Although FAR 42.202(e)(2) states that prime contractors are responsible for managing subcontracts, DCAA has launched or relaunched a strategy which presumes that prime contractors are responsible for “auditing” subcontractors. Unfortunately, DCMA seems to have embraced this concept with respect to closing out cost-type subcontracts. Specifically DCMA Instruction 135, section 184.108.40.206 states that prime contractors are responsible for auditing subcontracts and closing subcontract using procedures similar to those used by the government.
What’s the big deal with DCAA and now DCMA’s expectations for subcontract audits (performed by prime contractors)? There simply is no regulatory requirement for “audits”. In point of fact, FAR 42.202(e)(2) only requires the prime to “manage” its subcontracts (and we cannot find any thesaurus which lists “audit” as a synonym for “manage”).
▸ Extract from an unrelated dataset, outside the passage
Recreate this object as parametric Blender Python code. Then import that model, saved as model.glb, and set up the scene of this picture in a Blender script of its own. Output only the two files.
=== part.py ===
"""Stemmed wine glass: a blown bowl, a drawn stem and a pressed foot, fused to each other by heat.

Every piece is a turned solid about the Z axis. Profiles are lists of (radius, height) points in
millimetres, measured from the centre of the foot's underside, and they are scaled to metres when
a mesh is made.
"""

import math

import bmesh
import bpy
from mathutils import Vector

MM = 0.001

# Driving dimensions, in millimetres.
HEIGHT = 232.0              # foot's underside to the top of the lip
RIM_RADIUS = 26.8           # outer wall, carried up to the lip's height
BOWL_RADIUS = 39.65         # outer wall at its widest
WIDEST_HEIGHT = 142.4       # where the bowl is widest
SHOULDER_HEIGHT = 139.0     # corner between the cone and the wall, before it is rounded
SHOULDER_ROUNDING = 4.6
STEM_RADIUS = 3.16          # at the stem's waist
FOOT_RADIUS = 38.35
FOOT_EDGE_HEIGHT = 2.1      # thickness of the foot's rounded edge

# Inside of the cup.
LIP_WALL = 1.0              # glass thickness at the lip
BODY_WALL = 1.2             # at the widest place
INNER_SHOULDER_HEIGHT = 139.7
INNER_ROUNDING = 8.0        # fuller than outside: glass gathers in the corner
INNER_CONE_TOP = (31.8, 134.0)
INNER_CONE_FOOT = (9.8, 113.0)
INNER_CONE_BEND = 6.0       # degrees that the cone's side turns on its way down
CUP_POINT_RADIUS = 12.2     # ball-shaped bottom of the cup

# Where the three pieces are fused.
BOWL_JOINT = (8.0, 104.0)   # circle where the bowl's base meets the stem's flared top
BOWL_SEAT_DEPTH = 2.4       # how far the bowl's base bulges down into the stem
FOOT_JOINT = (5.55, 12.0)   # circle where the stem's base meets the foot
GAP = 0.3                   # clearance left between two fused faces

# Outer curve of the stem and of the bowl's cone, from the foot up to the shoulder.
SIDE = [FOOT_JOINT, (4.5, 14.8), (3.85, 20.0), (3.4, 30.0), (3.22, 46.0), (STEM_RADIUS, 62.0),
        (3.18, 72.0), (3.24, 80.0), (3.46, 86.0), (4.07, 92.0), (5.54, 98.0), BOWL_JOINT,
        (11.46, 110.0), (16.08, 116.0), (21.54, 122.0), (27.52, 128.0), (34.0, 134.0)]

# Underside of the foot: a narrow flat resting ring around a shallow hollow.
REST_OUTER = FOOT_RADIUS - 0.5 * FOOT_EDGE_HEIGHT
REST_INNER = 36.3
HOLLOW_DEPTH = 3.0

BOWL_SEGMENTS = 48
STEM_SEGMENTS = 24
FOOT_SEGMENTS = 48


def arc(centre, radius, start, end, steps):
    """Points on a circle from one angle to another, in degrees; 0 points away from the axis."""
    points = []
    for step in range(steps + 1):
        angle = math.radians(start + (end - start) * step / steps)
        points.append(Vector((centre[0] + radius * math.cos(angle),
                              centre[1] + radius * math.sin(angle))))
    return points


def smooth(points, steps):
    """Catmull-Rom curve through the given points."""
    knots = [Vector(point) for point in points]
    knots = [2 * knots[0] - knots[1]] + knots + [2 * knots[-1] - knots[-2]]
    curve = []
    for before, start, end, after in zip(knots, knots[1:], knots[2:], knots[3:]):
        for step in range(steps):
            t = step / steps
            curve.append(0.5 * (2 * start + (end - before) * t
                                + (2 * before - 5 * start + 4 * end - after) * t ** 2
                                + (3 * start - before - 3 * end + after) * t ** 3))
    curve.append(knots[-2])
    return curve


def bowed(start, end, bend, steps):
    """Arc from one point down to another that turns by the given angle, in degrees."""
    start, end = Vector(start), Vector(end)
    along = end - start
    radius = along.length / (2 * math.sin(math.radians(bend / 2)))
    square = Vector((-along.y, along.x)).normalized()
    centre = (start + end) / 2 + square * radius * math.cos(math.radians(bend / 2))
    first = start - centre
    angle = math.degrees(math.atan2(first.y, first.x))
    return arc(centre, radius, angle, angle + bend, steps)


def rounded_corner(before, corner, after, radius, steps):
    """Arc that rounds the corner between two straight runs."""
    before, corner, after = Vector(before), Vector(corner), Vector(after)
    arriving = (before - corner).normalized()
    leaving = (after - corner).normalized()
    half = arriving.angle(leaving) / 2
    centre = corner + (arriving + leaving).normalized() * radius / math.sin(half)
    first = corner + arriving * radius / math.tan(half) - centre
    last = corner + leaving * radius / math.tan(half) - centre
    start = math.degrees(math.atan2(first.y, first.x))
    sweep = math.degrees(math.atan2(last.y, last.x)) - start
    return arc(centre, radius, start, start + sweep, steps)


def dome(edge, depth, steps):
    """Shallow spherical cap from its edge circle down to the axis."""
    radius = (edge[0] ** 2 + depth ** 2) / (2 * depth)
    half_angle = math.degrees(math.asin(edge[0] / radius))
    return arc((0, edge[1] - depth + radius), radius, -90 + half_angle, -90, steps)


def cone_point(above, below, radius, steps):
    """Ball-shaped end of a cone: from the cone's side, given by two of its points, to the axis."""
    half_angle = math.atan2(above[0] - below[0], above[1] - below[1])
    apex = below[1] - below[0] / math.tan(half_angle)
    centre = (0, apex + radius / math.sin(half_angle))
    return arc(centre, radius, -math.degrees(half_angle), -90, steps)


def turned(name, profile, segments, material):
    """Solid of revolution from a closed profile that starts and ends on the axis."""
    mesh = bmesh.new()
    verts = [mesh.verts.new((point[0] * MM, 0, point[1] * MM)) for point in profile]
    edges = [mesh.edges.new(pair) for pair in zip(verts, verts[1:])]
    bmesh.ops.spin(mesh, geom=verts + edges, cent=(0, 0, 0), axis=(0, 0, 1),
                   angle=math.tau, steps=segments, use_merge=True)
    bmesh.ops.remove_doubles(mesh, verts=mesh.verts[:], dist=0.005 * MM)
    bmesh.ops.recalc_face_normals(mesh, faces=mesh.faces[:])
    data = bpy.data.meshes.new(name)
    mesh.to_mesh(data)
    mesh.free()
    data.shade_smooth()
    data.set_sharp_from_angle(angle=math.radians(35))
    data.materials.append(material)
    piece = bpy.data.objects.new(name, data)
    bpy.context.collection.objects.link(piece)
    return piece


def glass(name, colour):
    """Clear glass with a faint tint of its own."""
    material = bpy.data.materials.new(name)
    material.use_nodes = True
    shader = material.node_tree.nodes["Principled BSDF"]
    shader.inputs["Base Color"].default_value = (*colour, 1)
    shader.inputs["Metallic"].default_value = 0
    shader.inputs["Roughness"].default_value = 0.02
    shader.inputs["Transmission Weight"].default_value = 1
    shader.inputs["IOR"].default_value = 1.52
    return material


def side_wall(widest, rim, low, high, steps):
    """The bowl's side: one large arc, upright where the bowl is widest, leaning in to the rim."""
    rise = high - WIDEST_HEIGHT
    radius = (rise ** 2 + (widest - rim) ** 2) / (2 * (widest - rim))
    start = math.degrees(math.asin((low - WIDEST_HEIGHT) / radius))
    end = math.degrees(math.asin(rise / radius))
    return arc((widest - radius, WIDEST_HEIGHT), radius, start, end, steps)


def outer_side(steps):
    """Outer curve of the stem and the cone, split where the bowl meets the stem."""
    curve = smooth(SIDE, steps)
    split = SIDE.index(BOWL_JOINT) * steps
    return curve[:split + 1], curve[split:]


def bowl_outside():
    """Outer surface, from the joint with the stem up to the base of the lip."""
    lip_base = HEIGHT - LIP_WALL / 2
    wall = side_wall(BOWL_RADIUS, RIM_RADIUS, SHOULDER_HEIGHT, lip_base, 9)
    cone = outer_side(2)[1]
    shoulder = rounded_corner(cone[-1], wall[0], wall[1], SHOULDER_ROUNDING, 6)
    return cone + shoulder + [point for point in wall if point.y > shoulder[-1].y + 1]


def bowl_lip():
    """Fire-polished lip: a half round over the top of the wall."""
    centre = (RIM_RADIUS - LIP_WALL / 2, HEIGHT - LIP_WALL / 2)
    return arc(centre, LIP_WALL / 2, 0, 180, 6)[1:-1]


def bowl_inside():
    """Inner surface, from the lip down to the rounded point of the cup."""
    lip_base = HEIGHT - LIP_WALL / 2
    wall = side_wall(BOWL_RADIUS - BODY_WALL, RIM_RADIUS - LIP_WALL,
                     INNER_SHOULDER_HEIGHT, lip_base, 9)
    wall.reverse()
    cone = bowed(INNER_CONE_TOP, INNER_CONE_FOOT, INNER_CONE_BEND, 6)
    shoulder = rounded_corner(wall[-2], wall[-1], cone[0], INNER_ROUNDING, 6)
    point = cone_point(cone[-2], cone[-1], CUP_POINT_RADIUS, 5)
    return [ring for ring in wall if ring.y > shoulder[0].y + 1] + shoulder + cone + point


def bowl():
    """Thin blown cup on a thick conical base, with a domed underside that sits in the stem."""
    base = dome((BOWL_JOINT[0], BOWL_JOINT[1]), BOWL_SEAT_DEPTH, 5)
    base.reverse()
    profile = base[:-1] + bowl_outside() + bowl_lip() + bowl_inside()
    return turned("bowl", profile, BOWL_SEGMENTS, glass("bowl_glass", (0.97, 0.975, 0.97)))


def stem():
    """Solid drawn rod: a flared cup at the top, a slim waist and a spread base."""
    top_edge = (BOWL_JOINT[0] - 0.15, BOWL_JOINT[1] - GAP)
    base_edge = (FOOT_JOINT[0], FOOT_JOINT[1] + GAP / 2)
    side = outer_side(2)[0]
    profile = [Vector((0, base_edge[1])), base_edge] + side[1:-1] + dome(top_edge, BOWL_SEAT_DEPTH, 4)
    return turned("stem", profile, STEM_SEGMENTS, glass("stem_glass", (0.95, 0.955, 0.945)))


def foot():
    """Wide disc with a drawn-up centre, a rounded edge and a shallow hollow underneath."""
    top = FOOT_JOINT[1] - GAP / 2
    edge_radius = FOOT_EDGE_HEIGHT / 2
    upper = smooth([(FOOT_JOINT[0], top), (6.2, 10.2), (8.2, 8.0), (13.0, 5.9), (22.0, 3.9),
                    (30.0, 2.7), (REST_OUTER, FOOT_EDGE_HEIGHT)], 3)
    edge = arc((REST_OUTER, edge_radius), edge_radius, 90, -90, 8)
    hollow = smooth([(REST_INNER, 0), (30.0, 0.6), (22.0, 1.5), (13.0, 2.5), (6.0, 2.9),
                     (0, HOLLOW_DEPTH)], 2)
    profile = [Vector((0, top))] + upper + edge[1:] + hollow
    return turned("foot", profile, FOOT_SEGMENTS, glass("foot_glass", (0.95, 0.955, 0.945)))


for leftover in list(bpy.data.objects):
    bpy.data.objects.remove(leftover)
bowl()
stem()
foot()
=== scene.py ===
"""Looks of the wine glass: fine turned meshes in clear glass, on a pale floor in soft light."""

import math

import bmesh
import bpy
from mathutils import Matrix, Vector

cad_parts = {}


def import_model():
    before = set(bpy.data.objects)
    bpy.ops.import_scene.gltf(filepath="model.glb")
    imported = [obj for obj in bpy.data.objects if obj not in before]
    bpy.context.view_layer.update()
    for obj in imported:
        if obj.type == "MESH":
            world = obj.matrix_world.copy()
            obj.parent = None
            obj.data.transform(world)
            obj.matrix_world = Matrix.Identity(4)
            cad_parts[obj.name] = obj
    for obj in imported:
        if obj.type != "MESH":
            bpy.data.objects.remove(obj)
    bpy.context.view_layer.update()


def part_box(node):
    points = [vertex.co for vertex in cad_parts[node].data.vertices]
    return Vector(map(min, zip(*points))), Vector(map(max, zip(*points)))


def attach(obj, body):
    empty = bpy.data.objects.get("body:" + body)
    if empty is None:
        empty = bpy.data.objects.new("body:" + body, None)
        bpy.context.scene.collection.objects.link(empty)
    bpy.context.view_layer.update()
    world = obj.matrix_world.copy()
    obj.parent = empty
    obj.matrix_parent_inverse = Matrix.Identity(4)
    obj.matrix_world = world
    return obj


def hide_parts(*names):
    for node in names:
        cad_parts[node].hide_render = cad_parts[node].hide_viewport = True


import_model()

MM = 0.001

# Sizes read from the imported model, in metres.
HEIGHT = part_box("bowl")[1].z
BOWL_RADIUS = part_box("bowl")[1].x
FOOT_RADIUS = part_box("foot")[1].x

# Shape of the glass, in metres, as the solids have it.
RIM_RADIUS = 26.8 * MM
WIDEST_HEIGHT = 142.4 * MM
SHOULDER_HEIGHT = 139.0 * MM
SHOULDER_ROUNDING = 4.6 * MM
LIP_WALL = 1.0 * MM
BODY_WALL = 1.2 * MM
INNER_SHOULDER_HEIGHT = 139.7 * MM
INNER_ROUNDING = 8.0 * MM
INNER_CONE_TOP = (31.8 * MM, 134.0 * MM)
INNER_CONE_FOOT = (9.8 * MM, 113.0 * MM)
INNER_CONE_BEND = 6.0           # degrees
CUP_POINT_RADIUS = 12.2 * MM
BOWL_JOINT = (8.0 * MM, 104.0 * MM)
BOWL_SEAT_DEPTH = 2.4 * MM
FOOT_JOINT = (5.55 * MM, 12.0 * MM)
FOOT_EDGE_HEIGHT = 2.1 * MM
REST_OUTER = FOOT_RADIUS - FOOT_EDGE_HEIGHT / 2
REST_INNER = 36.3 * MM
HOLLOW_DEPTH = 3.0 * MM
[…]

Even more confusing, DCAA recently issued an audit policy (MRD) which goes to great lengths to differentiate “audits” from other DCAA financial advisory (non-audit) services. The point, DCAA obviously understands the nuances which differentiate audits from non-audits; however, DCAA fails to consistently follow through. Why is DCAA so inflexible in application to internal processes, yet flexible in terms of injecting “audits” in application to prime contractors vis-à-vis subcontracts? It all depends upon the objective. In the case of internal processes, a very precise definition of audits versus non-audits opens the door for DCAA to work around Congressional action which prohibits DCAA from providing “audit support” for civilian agencies. In contrast and in application to prime contractors, substituting the word audit (for manage) opens the door for DCAA to overstate and over report questioned costs associated with incurred cost audits (after-the-fact audits of contractor direct and indirect costs).
The obvious question, what does any of this mean to government contractors (our clients and others)? If and when DCAA audits a prime contractor indirect cost rate proposal, DCAA is now training its auditors to focus on any and all subcontract costs on any type of flexibly priced prime contract (cost-type, fixed-price incentive, T&M). If the prime contractor cannot demonstrate that it “audited” the costs claimed by a subcontractor (cost-type) subcontract, DCAA is now questioning 100% of those subcontract costs (DCAA is not auditing the subcontract costs on behalf of the prime contractor because that is not DCAA’s responsibility). Virtually the same end-game for T&M contracts with T&M subcontracts; if the prime did not audit the subcontractor records, 100% disallowance. And if you think that a fixed price (FFP) subcontract mitigates prime contractor risk, not exactly if the FFP subcontract is under a cost-type prime contract. DCAA will likely second guess the sufficiency of the prime contractor cost or price analysis leading to a DCAA assertion that the FFP subcontract is not sufficiently documented as a fair and reasonable price; hence, the entire subcontract cost (price) is unreasonable under FAR 31.201-3.
DCAA’s embellishment of FAR 42.202(e)(2) is not new; however, it’s becoming more prevalent as evidenced by a number of DCAA audit reports issued between April 1 and September 30, 2015. Millions of subcontract (direct costs) are being questioned within a number of incurred cost audits and the bases are: i) prime contractor failure to audit subcontract costs, ii) prime contractor failure to obtain competitive bids (before awarding a subcontract), and iii) various descriptions of inadequate documentation (prime contractor) supporting the allowability, allocability or reasonableness of subcontract costs (Source: DOD-IG Semi-Annual Report to Congress for the reporting period April 1, 2015 to September 30, 2015).
DCAA’s renewed emphasis on questioning subcontract costs is also evidenced by recent DCAA training on this very subject (the training materials are not on DCAA’s website; however, some of DCAA’s field staff have casually mentioned this training topic).
For those contractors who perceive this as an issue unique to DCAA and DOD contracts, there is the bad news that “subcontract management” is of growing interest across all government agencies. Whether it is sub-recipient monitoring under 2 CFR 200 (OMB Super-Circular) or managing subcontracts under civilian agency contracts subject to FAR 42.202, there is a government-wide perception that better (government) buying power depends upon better subcontract management. Translated, prime contractors and higher tier subcontractors should be revisiting policies and procedures with respect to subcontract price analysis and/or subcontract cost management. If the prime contractor has had absolutely no historical access into subcontractor accounting records, it may be time to revisit the issue. If a subcontractor denies prime contractor access, consider a third party review which can be reasonably effective in terms of reviewing the subcontractor’s claimed costs (allowability) as well as limiting the prime contractor access to subcontractor competitive sensitive data (i.e. indirect rates). Redstone Government Consulting has been and is actively engaged in subcontractor reviews and/or audits on behalf of prime contractors, particularly for civilian agency prime contracts. In any case, prime contractors cannot overlook the requirements of FAR 52.216-7(d)(5) which requires the prime to settle subcontractor amounts and rates (ultimately) included in the prime contractor completion voucher.